Margaret Spencer Foote Hawley (1880–1963) was an American painter of portrait miniatures.

Hawley and her sister, Mary Foote – also later to become a painter – were born in Guilford, Connecticut, the daughters of Charles Spencer Foote (1837–1880) and Hannah Hubbard Foote (1840–1885). Orphaned at five, she was adopted by her aunt, Harriet Foote Hawley, and uncle, Joseph Roswell Hawley. Joseph was a member of the United States Senate, and Margaret went to live with the couple in Washington, D.C. There she attended public schools and the Corcoran School of Art, where she was awarded a gold medal for her life drawing. She also took private lessons with Howard Helmick, and received instruction from William Merritt Chase. After graduation she taught at a girls' boarding school, saving up enough money to go to Paris and spend two summers at the Académie Colarossi. She received training in the creation of full-scale portraits, but soon found that she preferred the challenge of working in miniature.

Almost immediately upon the start of her career Hawley began to receive awards.
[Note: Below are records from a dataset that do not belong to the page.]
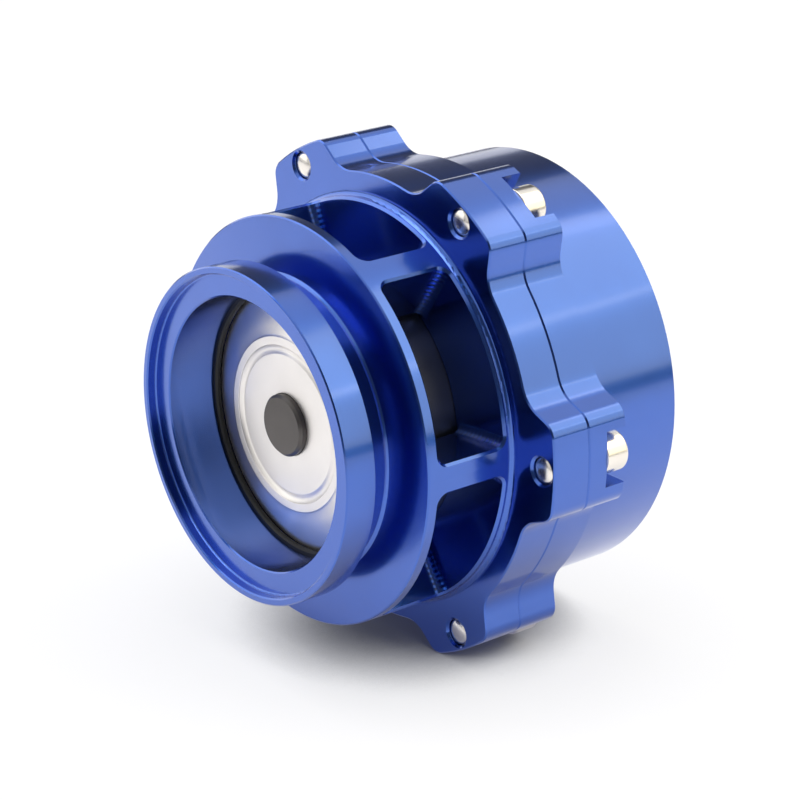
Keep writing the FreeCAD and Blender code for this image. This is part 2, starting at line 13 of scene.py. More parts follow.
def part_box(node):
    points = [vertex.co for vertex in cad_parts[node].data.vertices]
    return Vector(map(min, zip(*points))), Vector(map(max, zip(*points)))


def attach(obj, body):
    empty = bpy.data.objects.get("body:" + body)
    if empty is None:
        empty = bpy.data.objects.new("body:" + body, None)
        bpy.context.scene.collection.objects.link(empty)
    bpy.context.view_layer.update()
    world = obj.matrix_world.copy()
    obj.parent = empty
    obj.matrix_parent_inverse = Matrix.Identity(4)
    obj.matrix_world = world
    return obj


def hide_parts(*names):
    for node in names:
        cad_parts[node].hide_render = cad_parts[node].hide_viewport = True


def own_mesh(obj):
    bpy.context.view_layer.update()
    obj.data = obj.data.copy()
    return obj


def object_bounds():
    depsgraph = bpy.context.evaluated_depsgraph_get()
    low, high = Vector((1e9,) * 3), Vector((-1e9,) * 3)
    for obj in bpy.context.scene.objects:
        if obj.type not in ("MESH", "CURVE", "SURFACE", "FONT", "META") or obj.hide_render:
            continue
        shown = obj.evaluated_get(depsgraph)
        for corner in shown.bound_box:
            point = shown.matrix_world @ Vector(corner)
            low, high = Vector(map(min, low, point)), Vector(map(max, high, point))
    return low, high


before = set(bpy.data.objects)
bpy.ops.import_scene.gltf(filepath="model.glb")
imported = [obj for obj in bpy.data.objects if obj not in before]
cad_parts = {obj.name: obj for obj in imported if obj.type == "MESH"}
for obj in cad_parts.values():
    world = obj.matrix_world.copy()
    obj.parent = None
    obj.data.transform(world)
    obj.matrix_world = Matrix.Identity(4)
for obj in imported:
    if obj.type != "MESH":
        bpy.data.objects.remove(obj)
cad_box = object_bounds()

log = logging.getLogger("blow_off_valve")
MM = 0.001

# Colour sockets of the Mix node, by index: its number and vector sockets have the same names.
MIX_A, MIX_B, MIX_RESULT = 6, 7, 2
# Where the values of a noise texture mostly lie.
NOISE_LOW, NOISE_HIGH = 0.3, 0.7
# Layers of finer noise in the haze and in the fine marks.
HAZE_DETAIL = 3.0
MARK_DETAIL = 2.0
# Points nearer than this are joined, in millimetres.
WELD_MM = 0.001
# Corners blunter than this keep their edge, in degrees.
BLUNT_DEG = 30.0
# The same on forms with coarser curves, whose steps must not count as corners.
CURVE_DEG = 50.0
# The highest weight: the largest faces set the shading.
NORMAL_WEIGHT = 100


class Body(Enum):
    """The two moving bodies of the valve."""

    HOUSING = "housing"
    VALVE = "valve"


class Slot(Enum):
    """Material slots that the record names."""

    ALUMINIUM = "polished_aluminium"
    STAINLESS = "stainless_steel"
    RUBBER = "black_rubber"
    SPRING = "spring_steel"


class Marks(Enum):
    """How a surface was cut, which sets the way its fine marks run."""

    TURNED = "rings about the valve's axis"
    GROUND = "short scratches every way"


def linear(code: str) -> tuple[float, float, float, float]:
    """Turn an sRGB hex colour into linear RGBA.

    Args:
        code: Six hex digits after a hash sign.

    Returns:
        Red, green, blue and alpha for a shader socket.
    """
    shares = [int(code[place:place + 2], 16) / 255 for place in (1, 3, 5)]
    # The sRGB curve: a straight start, then a power.
    lit = [c / 12.92 if c <= 0.04045 else ((c + 0.055) / 1.055) ** 2.4 for c in shares]
    return (lit[0], lit[1], lit[2], 1.0)


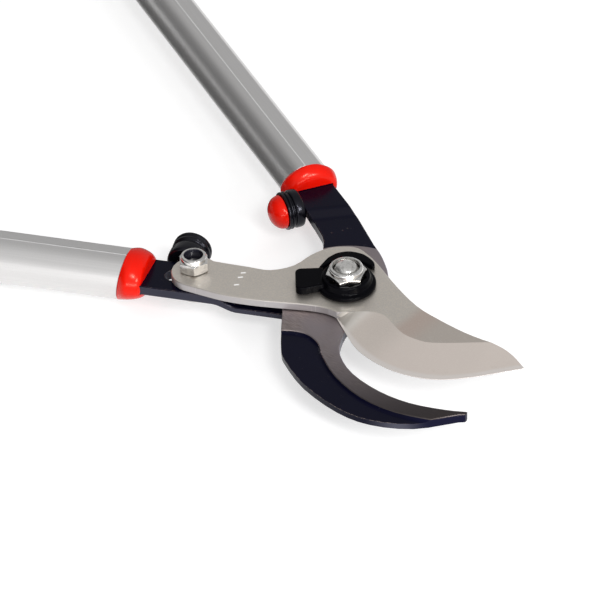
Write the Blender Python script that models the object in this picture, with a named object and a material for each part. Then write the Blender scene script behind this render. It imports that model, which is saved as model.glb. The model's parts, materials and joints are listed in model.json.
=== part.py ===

Throughout her career, these included a medal of honor from the Pennsylvania Society of Miniature Painters (1918); the Lea Prize from the Pennsylvania Academy of the Fine Arts (1920); the Smith Memorial Prize of the Baltimore Watercolor Club (1925); a bronze medal at the Sesquicentennial Exposition in Philadelphia (1926); a medal of honor from the Brooklyn Society of Miniature Painters (1931); and a medal for best miniature from the National Association of Women Painters and Sculptors (1931). She was elected president of the American Society of Miniature Painters in 1923, and was a regular fixture of its annual exhibits. She showed work in London from 1926 until 1929, and was elected in 1927 to the Royal Miniature Society. From 1920 to 1963 she was a member of the Cosmopolitan Club.